Check each line below for the word "joints", and copy those that have it.

===== EXERCISE INPUT

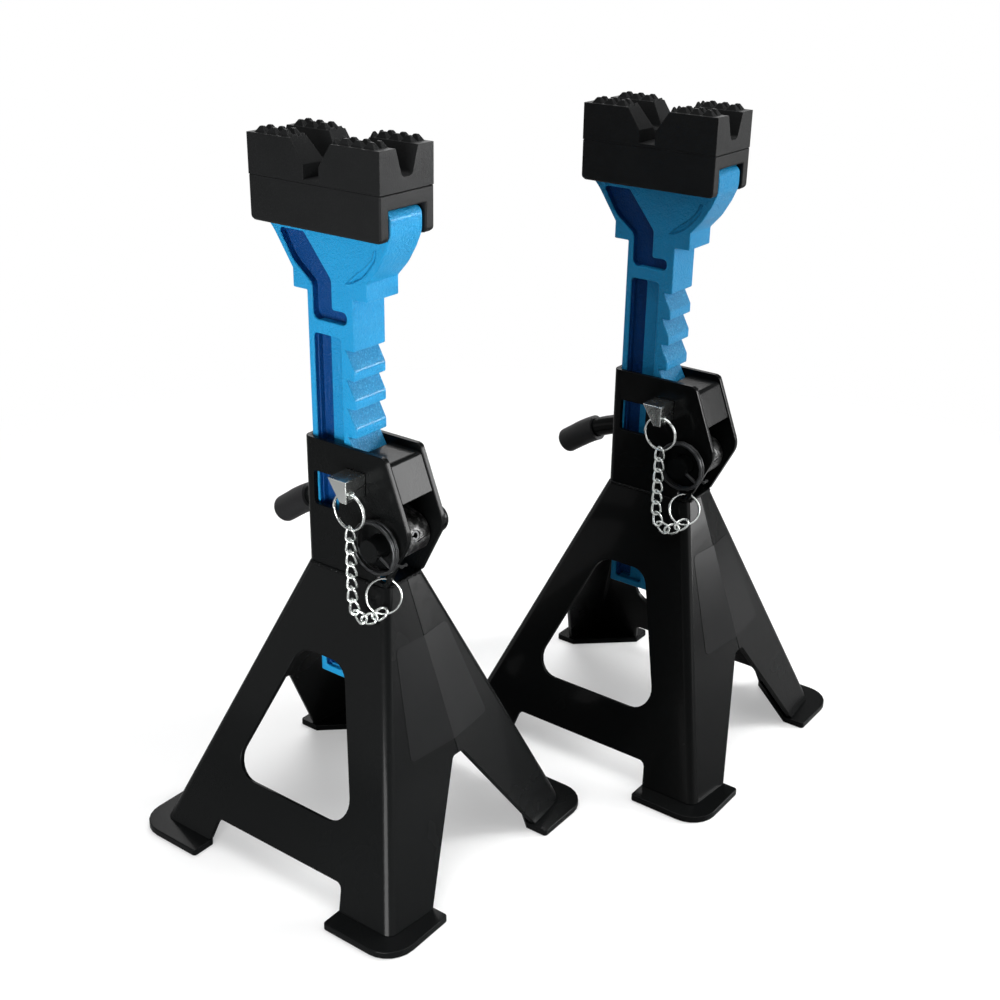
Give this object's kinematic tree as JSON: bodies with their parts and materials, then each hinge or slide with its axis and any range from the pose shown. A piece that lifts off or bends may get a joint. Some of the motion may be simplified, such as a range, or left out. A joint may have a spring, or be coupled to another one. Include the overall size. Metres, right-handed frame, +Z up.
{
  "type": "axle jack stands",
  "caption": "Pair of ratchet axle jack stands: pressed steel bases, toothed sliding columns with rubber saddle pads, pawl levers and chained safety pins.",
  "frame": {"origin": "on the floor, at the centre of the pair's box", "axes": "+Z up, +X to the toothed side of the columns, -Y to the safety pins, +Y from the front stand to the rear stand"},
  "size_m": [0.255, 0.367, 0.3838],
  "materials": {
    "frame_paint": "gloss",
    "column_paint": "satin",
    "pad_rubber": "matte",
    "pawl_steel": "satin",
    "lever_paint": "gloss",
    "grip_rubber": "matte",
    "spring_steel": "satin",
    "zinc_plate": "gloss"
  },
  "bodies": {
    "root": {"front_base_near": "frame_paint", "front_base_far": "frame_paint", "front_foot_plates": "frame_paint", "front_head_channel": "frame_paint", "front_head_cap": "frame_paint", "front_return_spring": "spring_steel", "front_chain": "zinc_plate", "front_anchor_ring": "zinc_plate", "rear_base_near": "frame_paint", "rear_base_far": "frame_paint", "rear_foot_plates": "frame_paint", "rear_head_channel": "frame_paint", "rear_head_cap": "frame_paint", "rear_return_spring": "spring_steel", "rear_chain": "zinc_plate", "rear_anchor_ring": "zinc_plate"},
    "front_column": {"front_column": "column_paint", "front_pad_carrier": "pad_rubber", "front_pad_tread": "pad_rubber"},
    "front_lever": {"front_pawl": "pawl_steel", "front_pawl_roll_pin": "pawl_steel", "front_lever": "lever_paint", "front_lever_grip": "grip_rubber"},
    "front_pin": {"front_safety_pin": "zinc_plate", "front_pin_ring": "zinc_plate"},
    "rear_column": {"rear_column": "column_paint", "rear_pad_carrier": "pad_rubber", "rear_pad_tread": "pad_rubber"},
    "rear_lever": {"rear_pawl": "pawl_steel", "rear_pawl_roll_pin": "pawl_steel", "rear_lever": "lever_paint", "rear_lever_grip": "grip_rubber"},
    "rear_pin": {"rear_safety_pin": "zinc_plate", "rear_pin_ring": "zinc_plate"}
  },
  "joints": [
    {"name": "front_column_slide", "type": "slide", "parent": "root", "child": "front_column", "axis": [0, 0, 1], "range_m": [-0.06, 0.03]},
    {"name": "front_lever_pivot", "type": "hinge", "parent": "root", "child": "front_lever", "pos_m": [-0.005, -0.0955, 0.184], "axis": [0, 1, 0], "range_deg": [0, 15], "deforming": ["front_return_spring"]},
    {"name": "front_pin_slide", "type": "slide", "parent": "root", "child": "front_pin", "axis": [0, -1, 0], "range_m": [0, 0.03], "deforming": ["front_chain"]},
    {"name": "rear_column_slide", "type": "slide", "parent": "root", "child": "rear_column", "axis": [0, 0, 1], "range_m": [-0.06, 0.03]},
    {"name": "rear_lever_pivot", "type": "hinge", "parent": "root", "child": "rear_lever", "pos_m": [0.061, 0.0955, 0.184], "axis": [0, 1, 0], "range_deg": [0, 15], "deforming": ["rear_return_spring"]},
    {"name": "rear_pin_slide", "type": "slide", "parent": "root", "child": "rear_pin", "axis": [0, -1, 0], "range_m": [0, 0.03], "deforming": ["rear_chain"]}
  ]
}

==========
===== EXERCISE INPUT

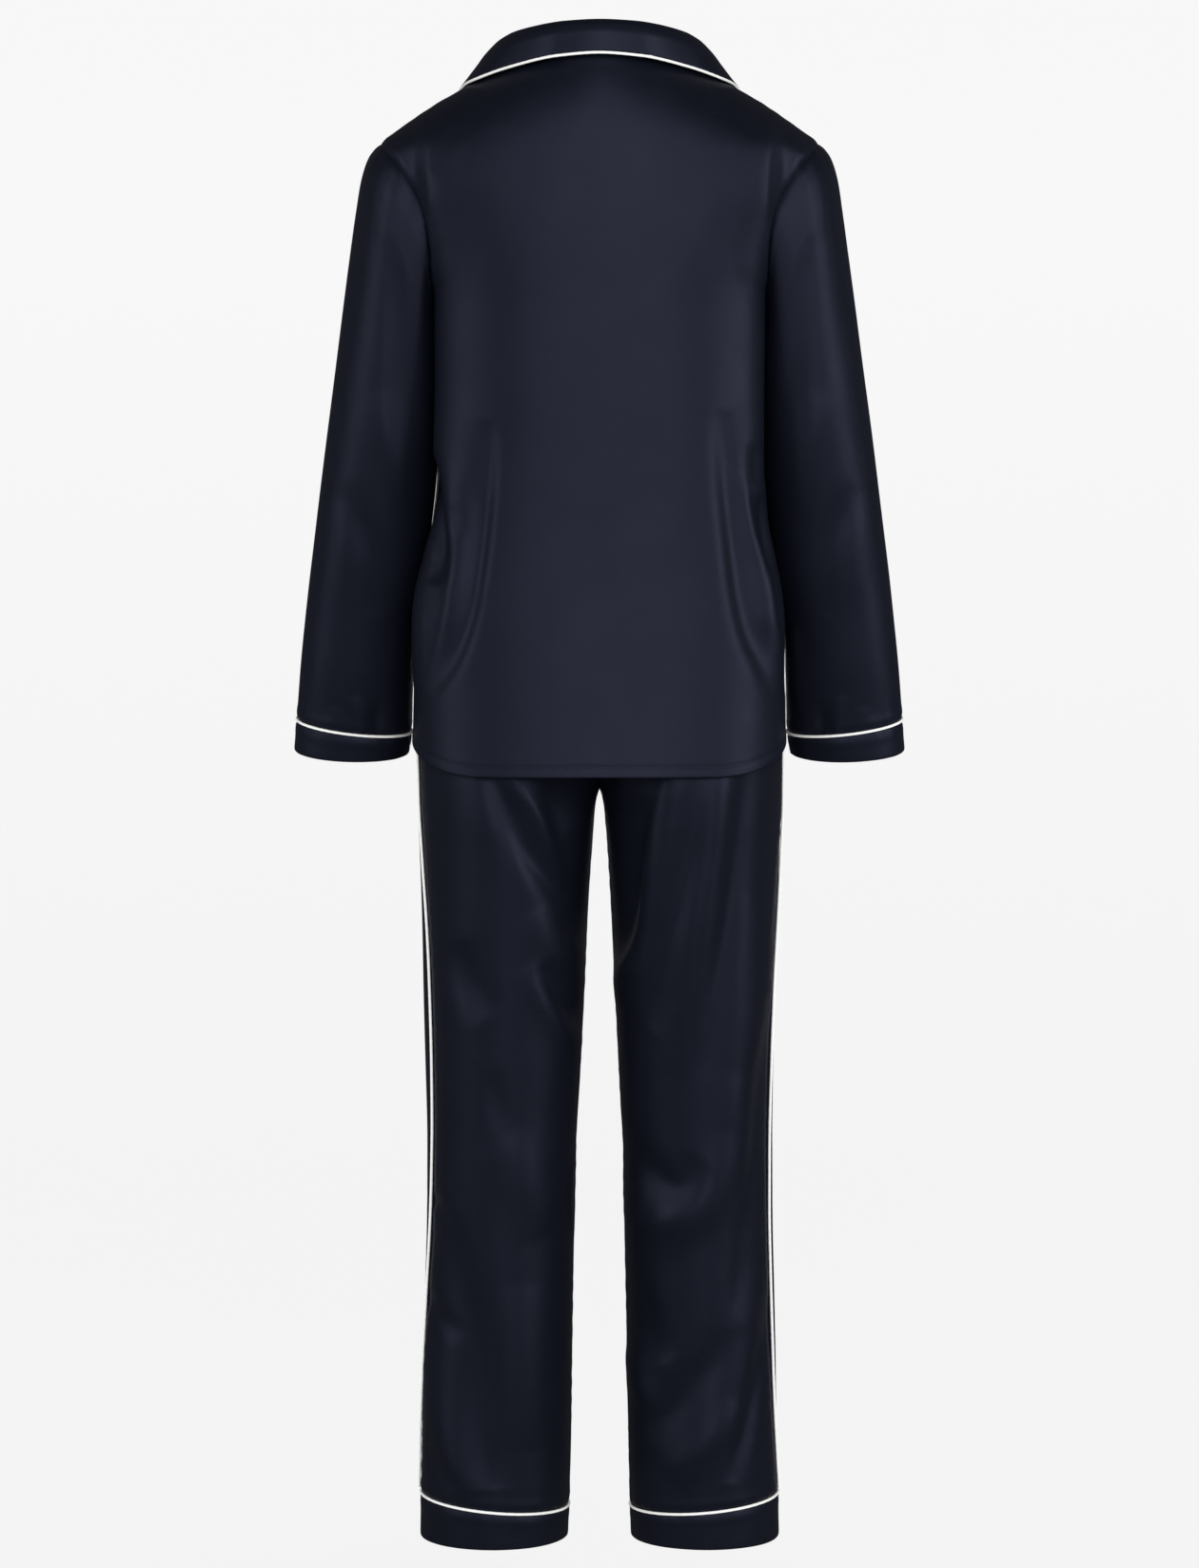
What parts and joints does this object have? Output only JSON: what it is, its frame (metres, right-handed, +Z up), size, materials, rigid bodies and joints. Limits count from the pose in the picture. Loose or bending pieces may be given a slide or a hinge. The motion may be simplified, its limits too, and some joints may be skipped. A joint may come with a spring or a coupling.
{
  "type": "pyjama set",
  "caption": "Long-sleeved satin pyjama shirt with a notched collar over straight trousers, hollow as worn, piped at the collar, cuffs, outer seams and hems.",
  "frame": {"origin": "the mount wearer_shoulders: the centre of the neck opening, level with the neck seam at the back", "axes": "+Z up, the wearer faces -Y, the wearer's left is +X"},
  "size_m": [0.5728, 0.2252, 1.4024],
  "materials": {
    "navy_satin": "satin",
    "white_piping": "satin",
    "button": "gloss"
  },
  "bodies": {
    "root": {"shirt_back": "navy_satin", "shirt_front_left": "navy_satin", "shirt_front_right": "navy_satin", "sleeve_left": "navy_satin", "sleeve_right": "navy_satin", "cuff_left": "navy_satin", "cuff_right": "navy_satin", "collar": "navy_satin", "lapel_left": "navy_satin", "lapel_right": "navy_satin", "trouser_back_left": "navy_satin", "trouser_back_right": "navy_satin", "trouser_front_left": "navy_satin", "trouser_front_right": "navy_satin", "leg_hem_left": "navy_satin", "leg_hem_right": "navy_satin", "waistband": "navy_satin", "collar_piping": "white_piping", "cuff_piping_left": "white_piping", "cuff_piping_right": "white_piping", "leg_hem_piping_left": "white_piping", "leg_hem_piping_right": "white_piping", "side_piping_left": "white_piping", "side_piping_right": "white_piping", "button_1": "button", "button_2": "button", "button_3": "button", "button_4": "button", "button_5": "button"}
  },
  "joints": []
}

==========

• SOLUTION
  "joints": [
What parts and joints does this object have? Output only JSON: what it is, its frame (metres, right-handed, +Z up), size, materials, rigid bodies and joints. Limits count from the pose in the picture. Loose or bending pieces may be given a slide or a hinge. The motion may be simplified, its limits too, and some joints may be skipped. A joint may come with a spring or a coupling.
  "joints": []